It might be counter-intuitive, but designing satellites to better fall apart is one of the key strategies to combat space debris. Developed by ESA’s Clean Space initiative, the approach is called ‘Design for Demise’ and involves making sure that derelict satellites will break up and burn up fully as they reenter the atmosphere.
Reentering space hardware should burn up entirely in the course of plunging through the atmosphere to be safe. In practice, some pieces can make it all the way down to Earth – some of them big enough to do serious damage.
In 1997, for instance, Texans Steve and Verona Gutowski were woken by the impact of what looked like a “dead rhinoceros” just 50 m from their farmhouse.

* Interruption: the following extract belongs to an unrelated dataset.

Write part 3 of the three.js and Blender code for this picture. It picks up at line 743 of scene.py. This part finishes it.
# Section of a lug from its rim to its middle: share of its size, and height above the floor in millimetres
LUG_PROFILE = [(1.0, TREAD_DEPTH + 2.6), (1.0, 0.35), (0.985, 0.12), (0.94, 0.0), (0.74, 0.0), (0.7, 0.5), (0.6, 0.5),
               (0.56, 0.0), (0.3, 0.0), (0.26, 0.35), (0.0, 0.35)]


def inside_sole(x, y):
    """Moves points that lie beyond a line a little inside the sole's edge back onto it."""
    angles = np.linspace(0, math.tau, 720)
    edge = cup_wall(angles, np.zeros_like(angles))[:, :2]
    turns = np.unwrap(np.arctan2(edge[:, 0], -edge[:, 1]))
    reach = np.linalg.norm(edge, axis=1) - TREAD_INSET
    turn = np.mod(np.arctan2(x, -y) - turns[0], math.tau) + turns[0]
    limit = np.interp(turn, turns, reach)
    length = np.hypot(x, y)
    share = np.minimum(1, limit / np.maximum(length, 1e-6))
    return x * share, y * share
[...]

It turned out to be a 250 kg fuel tank from a rocket stage.
The main propellant tank of the second stage of a Delta 2 rocket landed near Georgetown, Texas, USA, on January 22, 1997. This tank of about 250 kg is primarily a stainless steel structure and survived reentry relatively intact. Credit: NASA
Modern space debris regulations demand that such incidents should not happen. Uncontrolled re-entries should have a less than 1 in 10,000 chance of injuring anyone on the ground.

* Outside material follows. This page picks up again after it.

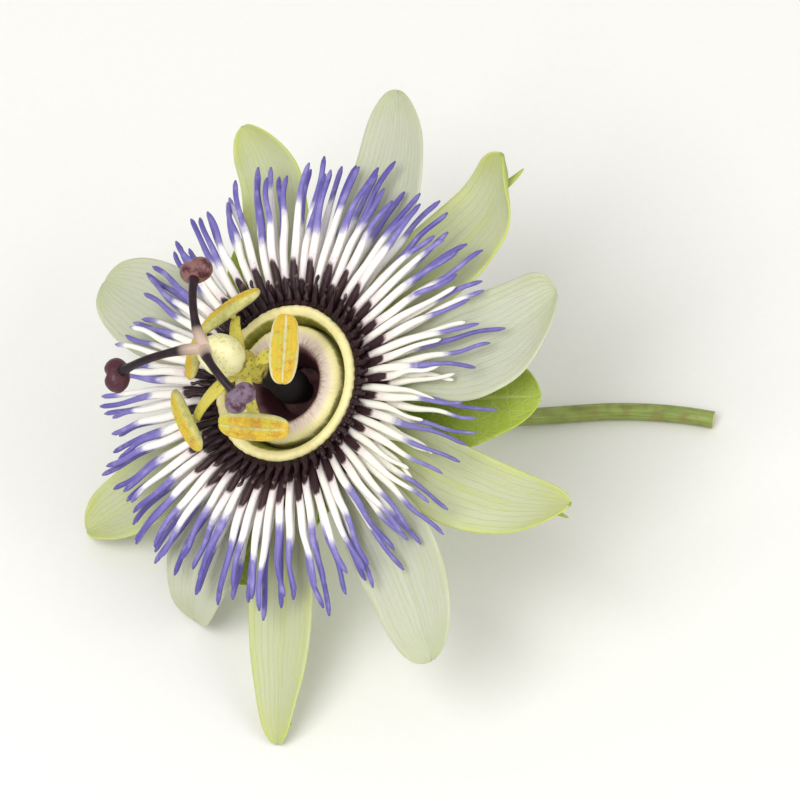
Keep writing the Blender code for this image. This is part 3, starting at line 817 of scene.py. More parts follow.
def blade_finish(name, face, green, tip, edge, root, rib, vein_count=15.0, through=0.3):
    """Pale skin with fine veins that run from root to tip, greener at its root, rib, tip or edge."""
    f = flesh(name, 0.5, through, sheen_weight=0.08, sheen_roughness=0.5)
    across, along, strand = f.read("across"), f.read("along"), f.read("strand")
    middle = f.maths("ABSOLUTE", across)
    drift = f.noise(1.6, 2.0, f.vector(f.times(along, 3.0), across, strand))
    lines = f.plus(f.times(across, vein_count), f.times(drift, 2.2))
    wave = f.maths("ABSOLUTE", f.maths("SINE", f.times(lines, math.pi / 2.0)))
    veins = f.span(wave, 0.0, 0.34, 1.0, 0.0)
    streaks = f.noise(1.0, 4.0, f.vector(f.times(across, 16.0), f.times(along, 2.2), strand))
    fine = f.noise(1.0, 3.0, f.vector(f.times(across, 46.0), f.times(along, 9.0), strand))
    mottle = f.noise(620.0)
    amount = f.span(along, 0.0, 0.42, root, 0.0)
    for more in (
        f.times(f.span(middle, 0.02, 0.2, rib, 0.0), f.span(along, 0.95, 0.1)),
        f.span(along, 0.8, 1.0, 0.0, tip),
        f.times(f.span(middle, 0.62, 1.0, 0.0, edge), f.span(along, 0.25, 0.6)),
        f.times(veins, 0.26),
        f.span(streaks, 0.35, 0.75, -0.12, 0.3),
    ):
        amount = f.plus(amount, more)
    amount = f.plus(amount, f.vary(mottle, -0.1, 0.1), clamp=True)
    colour = f.mix(amount, face, green)
    relief = f.plus(f.times(veins, -0.6), f.times(fine, 0.55))
    relief = f.plus(relief, f.times(streaks, 0.8))
    grain = f.noise(5200.0, 2.0)
    normal = f.bump(grain, 0.03, 0.4, f.bump(relief, 0.12, 0.55))
    return f.finish(colour, f.span(streaks, 0.2, 0.8, 0.42, 0.6), normal)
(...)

As part of a larger effort called cleansat, ESA is developing technologies and techniques to ensure future low-orbiting satellites are designed according to the concept of ‘D4D’ – design for demise.

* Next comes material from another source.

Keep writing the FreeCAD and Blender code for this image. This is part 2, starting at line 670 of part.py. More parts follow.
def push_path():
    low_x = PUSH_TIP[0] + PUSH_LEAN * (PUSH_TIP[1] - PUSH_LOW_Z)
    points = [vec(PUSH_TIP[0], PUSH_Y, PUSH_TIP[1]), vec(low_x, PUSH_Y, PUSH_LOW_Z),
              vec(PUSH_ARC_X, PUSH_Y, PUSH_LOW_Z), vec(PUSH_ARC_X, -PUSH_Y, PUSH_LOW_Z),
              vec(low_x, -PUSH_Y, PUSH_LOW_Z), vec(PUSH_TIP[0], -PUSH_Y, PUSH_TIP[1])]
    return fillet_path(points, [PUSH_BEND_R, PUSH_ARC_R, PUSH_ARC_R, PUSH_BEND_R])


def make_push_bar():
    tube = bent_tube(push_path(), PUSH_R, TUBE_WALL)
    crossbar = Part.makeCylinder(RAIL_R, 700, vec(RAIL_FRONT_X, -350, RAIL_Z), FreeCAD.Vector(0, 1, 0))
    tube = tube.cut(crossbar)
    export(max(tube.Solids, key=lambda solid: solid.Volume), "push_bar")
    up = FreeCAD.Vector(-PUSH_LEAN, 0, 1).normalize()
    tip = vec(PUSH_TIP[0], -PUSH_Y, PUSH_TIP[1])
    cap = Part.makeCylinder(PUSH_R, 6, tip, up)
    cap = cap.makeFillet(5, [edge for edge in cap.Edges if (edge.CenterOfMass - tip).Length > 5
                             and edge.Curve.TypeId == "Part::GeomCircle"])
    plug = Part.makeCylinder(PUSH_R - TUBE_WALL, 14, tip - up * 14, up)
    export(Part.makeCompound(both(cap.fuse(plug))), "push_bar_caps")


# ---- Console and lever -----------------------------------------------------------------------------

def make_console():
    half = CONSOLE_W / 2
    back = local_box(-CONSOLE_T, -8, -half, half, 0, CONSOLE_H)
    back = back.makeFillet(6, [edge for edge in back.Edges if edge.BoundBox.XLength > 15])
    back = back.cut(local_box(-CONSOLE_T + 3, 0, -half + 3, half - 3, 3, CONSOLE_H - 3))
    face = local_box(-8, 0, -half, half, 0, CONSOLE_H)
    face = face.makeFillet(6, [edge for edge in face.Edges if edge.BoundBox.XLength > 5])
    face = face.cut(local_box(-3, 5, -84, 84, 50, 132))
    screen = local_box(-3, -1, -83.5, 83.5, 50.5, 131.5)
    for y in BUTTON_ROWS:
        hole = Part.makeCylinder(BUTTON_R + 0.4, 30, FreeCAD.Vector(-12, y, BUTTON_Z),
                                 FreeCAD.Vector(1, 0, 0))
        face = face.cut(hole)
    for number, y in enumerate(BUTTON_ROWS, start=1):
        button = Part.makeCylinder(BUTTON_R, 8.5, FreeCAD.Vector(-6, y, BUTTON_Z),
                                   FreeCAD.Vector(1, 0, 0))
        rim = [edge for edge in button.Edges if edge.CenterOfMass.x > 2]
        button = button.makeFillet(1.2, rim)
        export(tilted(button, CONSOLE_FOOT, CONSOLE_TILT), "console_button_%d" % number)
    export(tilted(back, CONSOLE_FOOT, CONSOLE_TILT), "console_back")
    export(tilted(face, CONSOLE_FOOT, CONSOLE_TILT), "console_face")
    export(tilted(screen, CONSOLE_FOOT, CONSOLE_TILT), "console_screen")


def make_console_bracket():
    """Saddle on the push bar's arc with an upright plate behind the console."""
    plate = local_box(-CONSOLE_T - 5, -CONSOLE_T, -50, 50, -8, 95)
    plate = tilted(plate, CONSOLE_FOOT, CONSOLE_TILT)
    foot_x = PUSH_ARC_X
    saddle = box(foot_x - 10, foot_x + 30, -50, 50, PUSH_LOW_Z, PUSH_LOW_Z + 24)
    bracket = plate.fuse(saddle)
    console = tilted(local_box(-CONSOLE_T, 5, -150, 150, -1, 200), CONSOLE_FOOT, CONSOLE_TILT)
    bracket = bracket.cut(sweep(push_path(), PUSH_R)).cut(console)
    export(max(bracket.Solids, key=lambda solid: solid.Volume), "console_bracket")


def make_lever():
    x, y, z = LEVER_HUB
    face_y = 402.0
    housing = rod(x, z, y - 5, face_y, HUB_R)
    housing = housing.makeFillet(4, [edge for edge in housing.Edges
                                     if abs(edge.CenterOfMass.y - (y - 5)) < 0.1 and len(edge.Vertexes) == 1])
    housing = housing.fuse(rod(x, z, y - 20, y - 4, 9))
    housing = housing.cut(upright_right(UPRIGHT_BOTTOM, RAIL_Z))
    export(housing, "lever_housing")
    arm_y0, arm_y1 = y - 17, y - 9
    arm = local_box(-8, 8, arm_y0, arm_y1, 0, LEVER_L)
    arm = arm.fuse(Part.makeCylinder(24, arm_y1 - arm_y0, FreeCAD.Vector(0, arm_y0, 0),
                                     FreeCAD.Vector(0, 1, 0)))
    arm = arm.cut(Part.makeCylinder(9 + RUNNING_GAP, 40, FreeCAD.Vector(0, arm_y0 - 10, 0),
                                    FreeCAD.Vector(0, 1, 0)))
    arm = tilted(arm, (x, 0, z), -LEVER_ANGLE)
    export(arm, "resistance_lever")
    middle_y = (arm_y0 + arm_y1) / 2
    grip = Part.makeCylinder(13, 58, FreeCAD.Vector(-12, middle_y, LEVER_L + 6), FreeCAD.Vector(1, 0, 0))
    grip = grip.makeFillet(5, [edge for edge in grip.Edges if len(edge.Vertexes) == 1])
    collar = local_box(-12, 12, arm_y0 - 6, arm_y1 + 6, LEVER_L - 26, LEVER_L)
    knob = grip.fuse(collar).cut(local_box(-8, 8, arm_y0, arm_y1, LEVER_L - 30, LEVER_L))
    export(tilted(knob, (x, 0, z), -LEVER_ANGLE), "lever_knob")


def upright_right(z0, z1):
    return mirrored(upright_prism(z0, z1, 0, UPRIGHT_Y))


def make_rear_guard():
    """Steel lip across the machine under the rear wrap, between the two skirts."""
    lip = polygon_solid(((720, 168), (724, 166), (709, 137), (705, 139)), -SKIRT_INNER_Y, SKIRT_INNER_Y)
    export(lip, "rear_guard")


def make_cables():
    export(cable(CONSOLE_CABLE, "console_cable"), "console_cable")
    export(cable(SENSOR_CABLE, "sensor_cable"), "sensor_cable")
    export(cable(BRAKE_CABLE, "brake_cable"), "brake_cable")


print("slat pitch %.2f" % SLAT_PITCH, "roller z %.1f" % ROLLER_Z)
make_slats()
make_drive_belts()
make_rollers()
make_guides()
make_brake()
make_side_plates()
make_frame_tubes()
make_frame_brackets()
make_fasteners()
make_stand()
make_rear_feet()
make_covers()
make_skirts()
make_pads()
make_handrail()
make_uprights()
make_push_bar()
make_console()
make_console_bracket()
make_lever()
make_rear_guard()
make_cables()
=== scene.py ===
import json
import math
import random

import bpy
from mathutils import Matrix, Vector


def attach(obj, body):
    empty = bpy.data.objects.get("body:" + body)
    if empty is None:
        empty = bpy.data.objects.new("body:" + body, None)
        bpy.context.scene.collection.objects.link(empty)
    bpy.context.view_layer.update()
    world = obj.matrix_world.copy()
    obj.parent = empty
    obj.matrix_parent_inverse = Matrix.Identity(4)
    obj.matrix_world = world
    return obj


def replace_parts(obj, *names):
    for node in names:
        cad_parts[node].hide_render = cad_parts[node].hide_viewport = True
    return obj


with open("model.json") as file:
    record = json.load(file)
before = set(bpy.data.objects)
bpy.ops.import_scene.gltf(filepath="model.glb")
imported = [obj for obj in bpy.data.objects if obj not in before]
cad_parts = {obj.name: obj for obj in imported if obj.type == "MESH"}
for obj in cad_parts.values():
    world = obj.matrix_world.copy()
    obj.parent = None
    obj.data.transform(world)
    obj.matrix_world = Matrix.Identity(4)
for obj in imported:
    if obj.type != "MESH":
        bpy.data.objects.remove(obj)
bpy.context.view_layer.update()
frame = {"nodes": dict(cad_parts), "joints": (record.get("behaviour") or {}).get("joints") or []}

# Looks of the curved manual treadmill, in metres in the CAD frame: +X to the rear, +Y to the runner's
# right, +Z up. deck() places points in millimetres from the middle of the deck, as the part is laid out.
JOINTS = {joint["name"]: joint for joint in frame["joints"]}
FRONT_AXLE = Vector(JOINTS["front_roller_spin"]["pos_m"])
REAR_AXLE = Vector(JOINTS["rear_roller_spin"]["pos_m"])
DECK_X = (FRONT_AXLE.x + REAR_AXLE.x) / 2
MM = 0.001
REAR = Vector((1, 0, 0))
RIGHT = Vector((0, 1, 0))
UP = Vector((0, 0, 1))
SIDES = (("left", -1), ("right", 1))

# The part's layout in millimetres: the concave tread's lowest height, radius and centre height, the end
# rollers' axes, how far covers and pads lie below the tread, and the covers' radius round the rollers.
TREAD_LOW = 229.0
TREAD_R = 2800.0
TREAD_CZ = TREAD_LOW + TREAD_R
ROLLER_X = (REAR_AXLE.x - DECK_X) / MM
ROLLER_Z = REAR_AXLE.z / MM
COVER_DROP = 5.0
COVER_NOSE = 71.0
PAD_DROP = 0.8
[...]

Some heavier satellite elements are more likely to survive the reentry process. These include magnetotorquers which use magnets to shift spacecraft orientation against Earth’s magnetic field, optical instruments, propellant, and pressure tanks, the drive mechanisms operating solar arrays and reaction wheels – spinning gyroscopes used to change a satellite’s pointing direction.
Satellite reentry. Credit: ESA/ Sacha Berna
One element of D4D research involves actually melting such bulky items within plasma wind tunnels capable of reproducing the fiery conditions involved. Another is to plan methods of ensuring an early breakup of reentering debris.
During reentry, peak heat fluxes and mechanical loads usually result in a satellite’s break-up at around 75 km up. Only after this altitude will most of the internal equipment exposed to the heat flux start ‘demising’ as well.
Breaking apart on reentry. Credit: ESA/ Sacha Berna
But engineering a higher break-up altitude would imply that the internal equipment would be exposed to the heat flux for a longer time, greatly enhancing its overall demisability. Possible ways to ensure this include more meltable joints holding satellite panels together or the use of ‘shape memory alloys’ which shift shape with temperature.
Clean Space also uses the DRAMA (Debris Risk Assessment and Mitigation Analysis) software to calculate the compliance of a given satellite design with space debris mitigation standards and to ensure that the latest research findings are accounted for, always aiming to reduce the risk of injury below that crucial 1 in 10,000 value.